Thursday 4 August 2011

Shell unveils world's first FLNG


..platform, facility, or the biggest 'ship' on earth?




                                   (click to enlarge graphic)


Energy and petrochemical giant Shell will build a colossal first-of-its-kind floating liquefied natural gas (FLNG) platform. Observers are saying that the massive 600,000-tonne FLNG structure will be the world's biggest "ship" when built; Shell has not used any superlatives in its announcements; it prefers to call the yet unnamed FLNG platform a 'facility.' The FLNG will cost between $8bn and $15bn to build.



The facility will be six times the size of the largest US aircraft carrier, and will be built at the Samsung shipyard on Geoje Island in South Korea. Work is slated to commence in 2012, and the FLNG will be completed by 2017. It will then operate 120 miles off stunningly beautiful Kimberley Coast in Australia, and will tap into the huge natural gas reservoirs from the Shell's Prelude field there. Since the field is in a part of the world known as 'cyclone alley' where storms are severe and frequent, the structure will be strengthened to withstand the worst weather that the area can throw up.



"The traditional way of producing gas offshore was through pipelines. You brought gas up to a platform and piped it to the 'beach'. That is the way it's done in the North Sea," says Scotsman Neil Gilmour, Shell's general manager for FLNG. Instead of this, the new FLNG will tap into 'stranded gas' reservoirs, liquefy the gas on board and store it at -161C after purification, flaring off waste products. A large LNG tanker will dock approximately once a week, load and sail with enough gas aboard to, as the BBC says, "heat a city the size of London for a week."

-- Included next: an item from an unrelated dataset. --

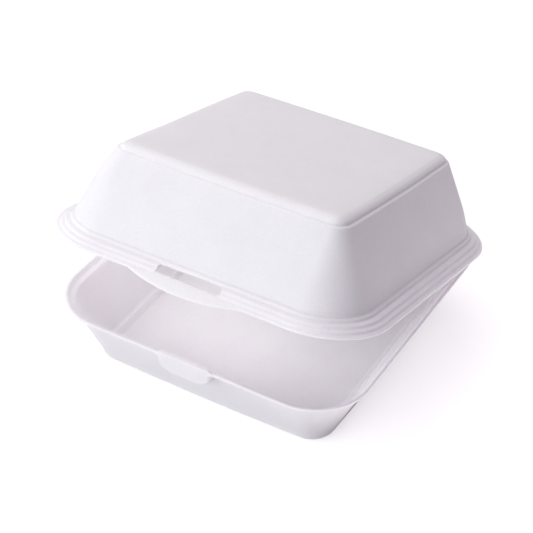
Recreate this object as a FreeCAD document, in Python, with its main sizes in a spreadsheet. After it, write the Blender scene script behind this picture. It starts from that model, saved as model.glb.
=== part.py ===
# Foam clamshell food container: a deep lid folded back from a shallow tray.
# Both halves are formed from one foam sheet and meet at a fold along the back edge.
# Millimetres, +Z up, origin at the centre of the flat underside of the tray.
# The front, where the latch is, faces -Y, and the fold runs along X at the back.
import FreeCAD
import Part
import Sketcher
import os
import re

doc = FreeCAD.newDocument("FoamClamshell")
sizes = doc.addObject("Spreadsheet::Sheet", "Sizes")

# Driving dimensions, in millimetres and degrees
DIMENSIONS = {
    # Square plan of the closed box, over the lip of the lid
    "lid_width": 150.0,
    "lip_corner_radius": 29.6,
    # The rim of the tray lies this far inside the lip of the lid
    "rim_inset": 4.2,
    # Foam sheet, and how far each flat plate reaches into the ring of walls round it
    "foam_thickness": 2.0,
    "ring_end": 1.6,
    "plate_overlap": 0.2,
    # Tray, outside: pressed edge, upright collar under it, sloping wall, ledge and foot
    "tray_height": 31.5,
    "edge_thickness": 1.3,
    "edge_undercut": 0.3,
    "collar_inset": 1.15,
    "collar_height": 1.7,
    "collar_spread": 1.1,
    "foot_inset": 14.5,
    "foot_ledge_width": 0.5,
    "foot_height": 3.1,
    "foot_radius": 2.9,
    # Tray, inside: flat rim, step down to a ledge, sloping wall, step down to the floor
    "rim_width": 2.4,
    "rim_step_lean": 0.4,
    "rim_step_drop": 2.4,
    "rim_ledge_width": 1.6,
    "rim_ledge_fall": 0.3,
    "inner_wall_run": 12.4,
    "inner_ledge_height": 5.2,
    "inner_ledge_width": 1.6,
    "inner_ledge_fall": 0.5,
    "floor_step_lean": 1.3,
    # Lid, outside: lip, four treads with low risers between them, sloping wall, ledge and panel
    "lid_height": 38.9,
    "lip_lean": 0.15,
    "lip_height": 0.9,
    "first_tread": 1.35,
    "second_tread": 1.0,
    "third_tread": 2.2,
    "fourth_tread": 1.9,
    "tread_rise": 0.38,
    "riser_height": 0.97,
    "riser_lean": 0.45,
    "lid_wall_run": 14.8,
    "panel_ledge_width": 0.6,
    "panel_ledge_rise": 0.4,
    "panel_band_height": 2.7,
    "panel_edge_radius": 2.4,
    # Lid, underside: blunt lip, shallow rise over the rim of the tray, sloping wall
    "lip_thickness": 1.3,
    "lip_bevel": 1.2,
    "shelf_start_inset": 4.2,
    "shelf_start_height": 2.1,
    "shelf_end_inset": 9.4,
    "shelf_end_height": 3.3,
    "inner_panel_bevel": 2.0,
    # How far the lip of the closed lid reaches below the top of the rim
    "lip_overlap": 1.7,
    # Fold along the back, and the opening shown
    "fold_length": 88.0,
    "fold_axis_offset": 0.6,
    "fold_axis_drop": 0.2,
    "fold_flap_drop": 0.5,
    "fold_flap_thickness": 1.1,
    "fold_flap_rise": 1.3,
    "opening_angle": 15.0,
    # Latch: slot and lifting tab in the front of the lid
    "slot_length": 29.0,
    "slot_inset": 1.5,
    "slot_width": 2.7,
    "slot_end_radius": 0.8,
    "tab_length": 52.0,
    "tab_reach": 4.2,
    "tab_slope": 26.0,
    "tab_thickness": 1.1,
    "tab_root_inset": 0.4,
    "tab_root_height": 0.95,
    # Latch: hollow tongue on the front of the tray
    "tongue_width": 26.5,
    "tongue_drop": 8.3,
    "tongue_rise": 1.1,
    "tongue_front_inset": 2.0,
    "tongue_depth": 7.0,
    "tongue_thickness": 1.5,
    "tongue_corner_radius": 6.5,
}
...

The inherent advantage of an FLNG platform lies in its concept. With not much fixed infrastructure required, the platform can be stationed elsewhere when tapped reservoirs run out of gas. As analyst Johan Hedstrom says, "You don't need the pipeline or the onshore refinery and when you run out of gas you can just pull up stumps and go to the next field." The Shell FLNG is designed to have a lifespan of fifty years, the first twenty-five of which will be spent at the Prelude field. 



Environmentalists are opposing the Prelude project citing the potential for damage to the environment from oil spills or leaks, especially in an area prone to storms. The WWF says that underwater wellheads will damage the marine environment considerably, adding that the project alone will emit two million tonnes of greenhouse gases annually. However, Australia's Minister for Resources and Energy has welcomed Shell's plans, indicating that its environmental footprint is much smaller when contrasted with a land-based scheme.



Neil Gilmour says that Shell had to overcome a "raft of technical challenges", what with the storm prone area the FLNG would be operating in. The platform, he said, will be built to withstand "category-5 cyclones and even a one-in-10,000-year storm producing 300km/h (185mph) gusts and 20m-high (65ft) waves".



 "FLNG is a neat way of going forward," Johan Hedstrom says. "They could make a lot of money out of it. Shell is positioning itself in an emerging market, not just in China - where gas usage has increased by 20% - but in India, which is also increasing its demand." 



Large reservoirs of natural gas exist across the world, trapped thousands of miles away from land, where pipelines and other infrastructure do not exist. LNG prices have risen sharply as countries rethink nuclear options after the tsunami in Japan. Shell obviously expects the enterprise to be very lucrative for a long time to come.